November 18, 2010
Internationalist Curriculum Infiltrates U.S. Schools
By Seana Cranston, J.D.
NEW YORK, November 18 (C-FAM) A sign nailed to a tree trunk in a family’s front yard reads, “NO IB, Stop Wasting Money, Keep the UN Out of Our Schools.” Across the Arizona town, a school board member criticizes a curriculum she says surrenders local control to a foreign organization that promotes world government.
The debate means one American community has awakened to the International Baccalaureate, a study program quietly embraced by nearly 1,000 U.S. campuses and 139 countries worldwide. While found mostly in public high schools, the curriculum has touched middle and elementary schools, and even a number of Catholic schools.
“IB is the biggest educational scam perpetrated on American schools today,” says Lisa McLoughlin, a Long Island mother and leading critic. She says schools shouldn't spend tax dollars on the program, and questions if Catholic schools are aware of its underlying, liberal internationalist philosophy.
“IB students learn diversity, multiculturalism, and international-mindedness, but can they do math? Do they learn grammar?
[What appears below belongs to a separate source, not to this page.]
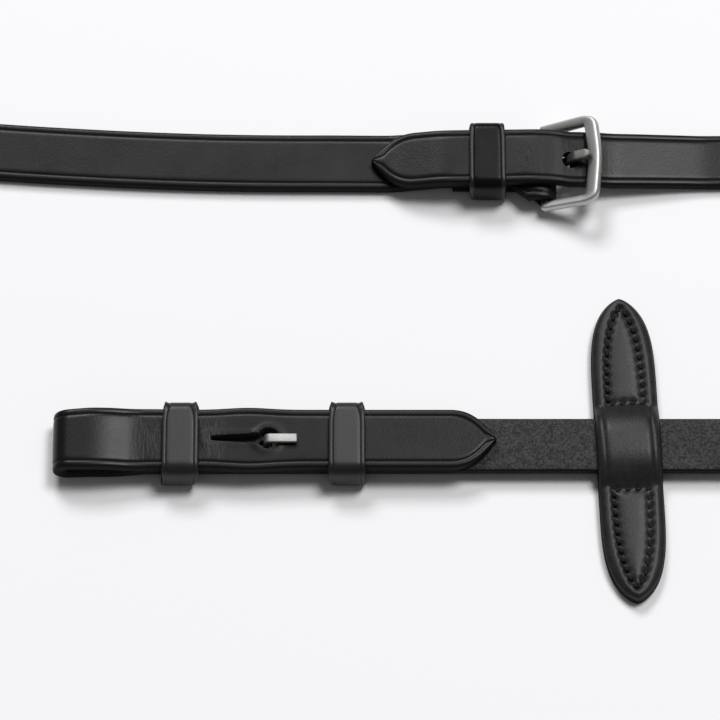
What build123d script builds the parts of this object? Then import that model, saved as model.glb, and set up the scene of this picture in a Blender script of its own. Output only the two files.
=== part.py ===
from build123d import *
import math
import os

os.makedirs("parts", exist_ok=True)

# A pair of bridle reins laid out on a flat surface, z = 0. Each rein is one strap, cut to
# 1.33 m from bit loop to buckle. The near rein carries the buckle point, the far rein
# carries the buckle. Lengths are millimetres, and the origin is under the middle of the whole.

# leather
strap_width = 16.0
strap_thickness = 3.0
strap_bevel = 0.7
layer_gap = 0.05
lying = strap_thickness / 2
stacked = lying + strap_thickness + layer_gap

# where the lines of strap lie
middle = Vector(29.05, -56.1)
bit_line = middle.Y - 27.8
buckle_line = middle.Y + 59.5
outer_line = middle.Y + 140.0
near_loop_x = middle.X - 83.8
far_loop_x = middle.X + 389.0
buckle_x = middle.X + 52.2
buckle_middle = buckle_line - 1.1

# folds of the length that is put away, and the sway that carries it off the layer below
fold_radius = 6.5
fold_bend = 6.3
ease = 25.0
fold_flat = 16.0
fold_down = 38.0
sway_from = 66.0
sway_to = 186.0
sway_radius = 180.0
sway_drop = 60.0
clear_early = (0.4, 0.58)
clear_late = (0.57, 0.75)
near_out_x = middle.X + 386.0
near_in_x = middle.X + 137.0
far_out_x = middle.X - 445.0
far_lean = math.tan(math.radians(4.75))
far_bend_x = middle.X - 55.6
far_bend = 1100.0
far_away_x = middle.X - 200.0
far_away_bend = 200.0
far_leave = 92.0
far_leave_bend = 160.0
far_clear = (0.62, 0.75)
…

Can they write a paper?” says McLoughlin.
The IB comes from a non-profit educational foundation of the same name founded in Switzerland in 1968. Its early money came from the United Nations, as well as the 20th Century Fund and Ford Foundation.
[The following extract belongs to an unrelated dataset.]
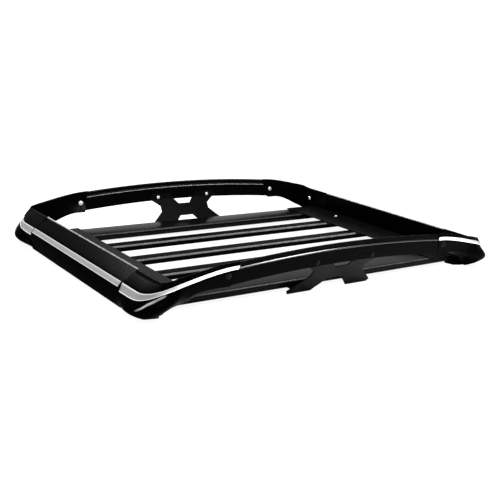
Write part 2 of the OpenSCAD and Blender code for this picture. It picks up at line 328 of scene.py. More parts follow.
def painted(name, dark, light, rough, shine, peel=0.12, peel_scale=900.0, metallic=0.0, painted_highlight=None):
    """A coat between two colours, two roughnesses and, with a mask, a painted highlight."""
    material = bpy.data.materials.new(name)
    nodes, links = nodes_of(material)
    shader = nodes.new("ShaderNodeBsdfPrincipled")
    if isinstance(shine, tuple):
        by_height = spread(nodes, links, object_place(nodes, links)["Z"], *shine)
        links.new(by_height, shader.inputs["Specular IOR Level"])
    else:
        shader.inputs["Specular IOR Level"].default_value = shine
    shader.inputs["Metallic"].default_value = metallic
    patches = link_noise(nodes, links, *PATCHES)
    speck = link_noise(nodes, links, *SPECKS)
    colour = blend_colour(nodes, links, spread(nodes, links, patches, 0, 1), dark, light)
    dusty = tuple(min(1.0, c * DUST_GAIN + DUST_LIFT) for c in light)
    colour = blend_colour(
        nodes, links, spread(nodes, links, speck, 0, 0.5, 0.52, 0.72), colour, dusty
    )
    # With a mask, a painted highlight is blended into the colour.
    if painted_highlight:
        mask = painted_highlight(nodes, links)
        broken = spread(nodes, links, link_noise(nodes, links, *HIGHLIGHT_BREAKUP), 0.55, 1.0)
        colour = blend_colour(nodes, links, times(nodes, links, mask, broken), colour, PAINTED_HIGHLIGHT)
    links.new(colour, shader.inputs["Base Color"])
    links.new(spread(nodes, links, speck, *rough), shader.inputs["Roughness"])
    bump = nodes.new("ShaderNodeBump")
    bump.inputs["Strength"].default_value = peel
    bump.inputs["Distance"].default_value = PEEL_DEPTH
    links.new(link_noise(nodes, links, peel_scale, 2.0), bump.inputs["Height"])
    links.new(bump.outputs[0], shader.inputs["Normal"])
    out = nodes.new("ShaderNodeOutputMaterial")
    links.new(shader.outputs[0], out.inputs["Surface"])
    return material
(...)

The baccalaureate foundation maintains close ties to the UN through its cultural and education agency, UNESCO. It regularly participates in UNESCO meetings and comments on its proposals in education. UNESCO still funds some IB projects, as does the Bill and Melinda Gates Foundation.
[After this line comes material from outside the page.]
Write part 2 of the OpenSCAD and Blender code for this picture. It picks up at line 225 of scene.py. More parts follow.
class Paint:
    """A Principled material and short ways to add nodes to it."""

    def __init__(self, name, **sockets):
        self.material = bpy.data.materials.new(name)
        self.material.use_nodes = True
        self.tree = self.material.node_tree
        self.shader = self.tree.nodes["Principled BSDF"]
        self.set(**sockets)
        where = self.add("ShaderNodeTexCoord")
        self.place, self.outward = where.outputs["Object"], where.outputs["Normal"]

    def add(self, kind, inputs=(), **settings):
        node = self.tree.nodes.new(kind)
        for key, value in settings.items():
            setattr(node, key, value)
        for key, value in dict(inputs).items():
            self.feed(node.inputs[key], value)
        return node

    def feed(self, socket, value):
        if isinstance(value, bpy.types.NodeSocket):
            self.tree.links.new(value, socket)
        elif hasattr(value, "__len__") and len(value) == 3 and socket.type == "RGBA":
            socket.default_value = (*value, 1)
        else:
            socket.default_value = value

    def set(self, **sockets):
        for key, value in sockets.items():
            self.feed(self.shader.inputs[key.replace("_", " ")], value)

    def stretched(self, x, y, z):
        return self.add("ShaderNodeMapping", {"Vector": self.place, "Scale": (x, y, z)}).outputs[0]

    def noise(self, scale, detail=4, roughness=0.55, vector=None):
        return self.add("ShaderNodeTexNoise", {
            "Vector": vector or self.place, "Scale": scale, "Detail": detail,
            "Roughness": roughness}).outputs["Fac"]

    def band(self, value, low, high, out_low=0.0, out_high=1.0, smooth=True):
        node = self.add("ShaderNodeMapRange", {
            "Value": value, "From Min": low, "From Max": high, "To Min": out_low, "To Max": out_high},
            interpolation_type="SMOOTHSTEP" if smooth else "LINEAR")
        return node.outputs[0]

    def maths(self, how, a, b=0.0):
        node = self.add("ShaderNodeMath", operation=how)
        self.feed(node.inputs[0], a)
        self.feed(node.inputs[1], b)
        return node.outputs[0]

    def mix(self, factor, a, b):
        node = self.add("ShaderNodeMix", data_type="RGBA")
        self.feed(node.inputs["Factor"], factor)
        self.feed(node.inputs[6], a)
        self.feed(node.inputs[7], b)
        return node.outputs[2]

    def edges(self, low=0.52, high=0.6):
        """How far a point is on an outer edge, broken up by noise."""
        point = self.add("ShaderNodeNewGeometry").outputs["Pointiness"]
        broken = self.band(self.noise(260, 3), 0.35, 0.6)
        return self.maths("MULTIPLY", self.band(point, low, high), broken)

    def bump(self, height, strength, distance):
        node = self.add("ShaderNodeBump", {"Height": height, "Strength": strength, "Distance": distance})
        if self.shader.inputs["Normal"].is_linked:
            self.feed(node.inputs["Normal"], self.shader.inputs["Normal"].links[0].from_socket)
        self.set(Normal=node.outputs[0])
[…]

Despite its direct relationship with the UN, IB denies any UN influence on its curriculum.
But critics say IB is anti-American, undermines national sovereignty, and promotes radical environmentalism. Until recently, IB endorsed the Earth Charter, which supports population control and socialism. The Earth Charter argues that all nations should implement its principles in an international treaty.
Some also criticize IB’s non-traditional curriculum and lack of transparency. To discover the actual curriculum, outsiders must buy course guides from the foundation itself. But even then the course guides are vague, McLoughlin says.
McLoughlin became interested in the curriculum after it arrived at her family’s public high school. She created the website, www.truthaboutib.com, described by a Washington Post column as “remarkably fair” despite its clear anti-IB agenda.
She says IB promotes moral relativism and undermines familial values. An IB director, for example, said in a speech that questions about ethical obligations, human rights, beliefs, and moral responsibility have “no right or wrong answers.”
A document on IB’s website contains a curriculum model that emphasizes “Sharing the planet.” It promotes world citizenship, and says students need a greater understanding of internationalism because of the “prevalence of discrimination, racism in all its forms . . . and environmental destruction.”
Whatever its official relationship to the UN, the IB's personal ties run deep. The foundation's chair is Carol Bellamy, who formerly led the United Nation’s Children’s Fund. During her tenure, UNICEF promoted abortion rights, sex ed for children that encouraged promiscuity, and a radical feminist agenda.
And its close relationship to UNESCO draws the IB into another education controversy. As recently reported by the Friday Fax, UNESCO promotes sex education for children of all ages. UNESCO also supports legalized abortion, homosexuality, and the abolishment of traditional gender identities.